Hi. I am Karena de Souza.
Strategist. Speaker. Coach.

But the title I am most proud of is Parent. It is the most challenging position because it did not come with a manual. It is also what inspired my keen interest in, and focus on, GenZ and the Future of Work.

As a strategist with a futurist mindset, I look forward – five years and out. I watch for shifts in technology, outliers, patterns, and anomalies.
I look for pockets of opportunity and uncommon connections.

A few years ago, my professional and personal lives collided.

As a strategist I could see the impact that FinTech would make on the skills that the average Wall Street or Bay Street firm would come to value. I watched simple and sophisticated technologies from Tap&Pay to distributed ledger rapidly automating and disrupting steady industries.

 As a GenZ parent, I began to wonder what this would mean for education and career choices being made by my children in this new normal.   

We were on a roller-coaster of opportunity and worry, apprehension and excitement.

I started researching the Future of Work and realized that the very Nature of Work was changing. It still is. And there is a much broader impact on society than expected.

And in the middle of the transition, GenZ is trapped between an education system designed to serve an Industrial Era, but job hunting in an economy that is already evolving to a Digital & Intelligence Age.

I knew GenZ could use some help. Based on surveys of Canadian students in 2019, it was clear that these students now consider their parents one of their biggest influencers – quite a switch from previous generations.

So I offer GenZ – and the educators and parents who influence them – three things:

  • Perspective: “I had this instinct that things were different, but with this explanation, I now understand why!” exclaimed one student.
  • Actionable ideas: Tools and strategies that position us to respond
  • Hope: When we are able to take direct action in our own lives, we find the edge of hope.

I’m sharing the same strategy skills that Fortune 500 companies have used for decades as they struggle to stay relevant and current in an increasingly uncertain world.

 After all, if it is good enough for Fortune 500s
why aren’t we teaching it to teens who are planning further ahead?  

Recently, I surprised myself by publishing a book.

“Contours of Courageous Parenting – Tilting Towards Better Decisions”

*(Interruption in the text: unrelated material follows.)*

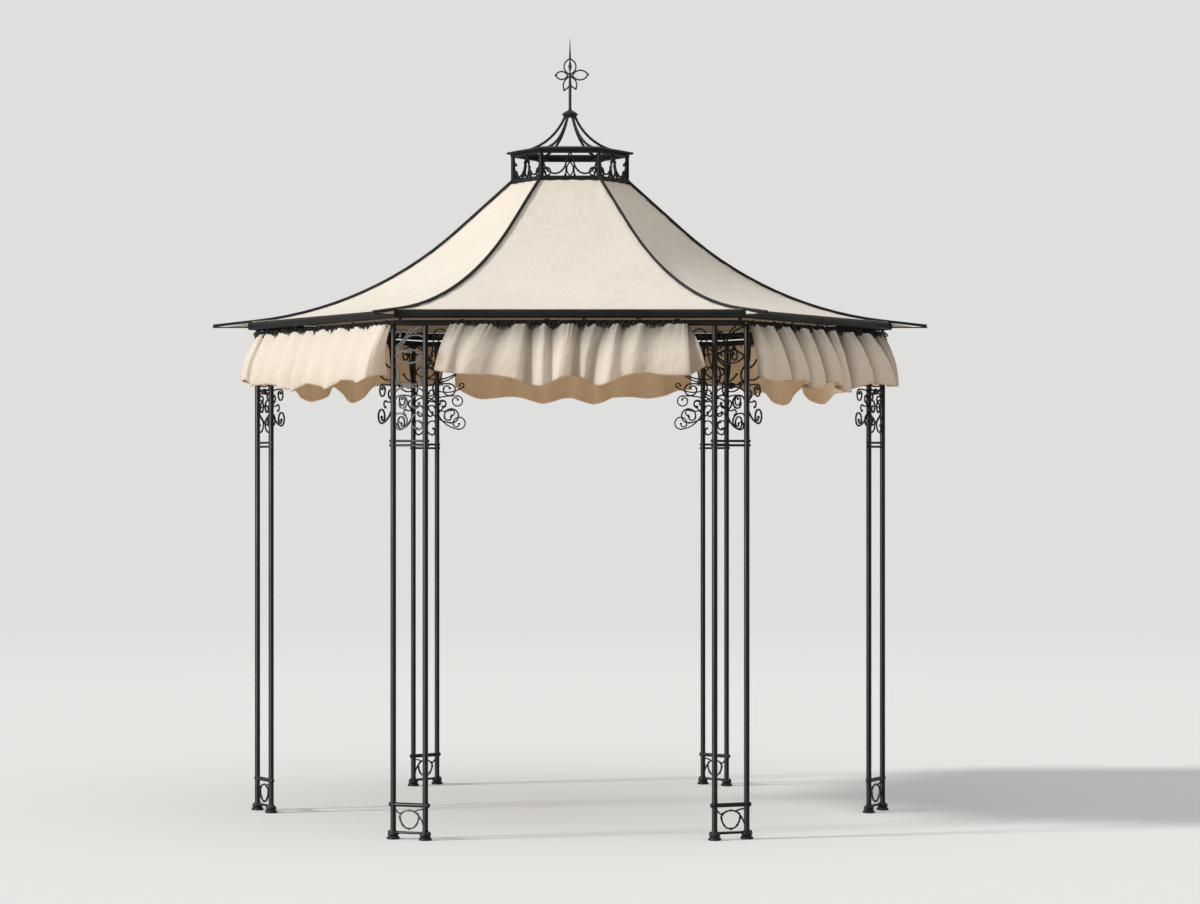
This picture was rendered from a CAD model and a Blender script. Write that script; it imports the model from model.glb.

It started as a travel memoir. But as it developed my beta readers saw that I had been living the principles of the long view, of decision-making for many years. What I teach is based on my lived experience. As they asked me how we had made the multiple decisions to journey around the world for a year with three young children, a different book evolved: one that broadened the discussion on the way we break down decisions; and the way we can embrace risk and mitigate it so that we can fully engage with new experiences. I created a book that anyone can use as a framework for making better everyday and special event decisions.

How is that for embracing serendipity and becoming an accidental author?!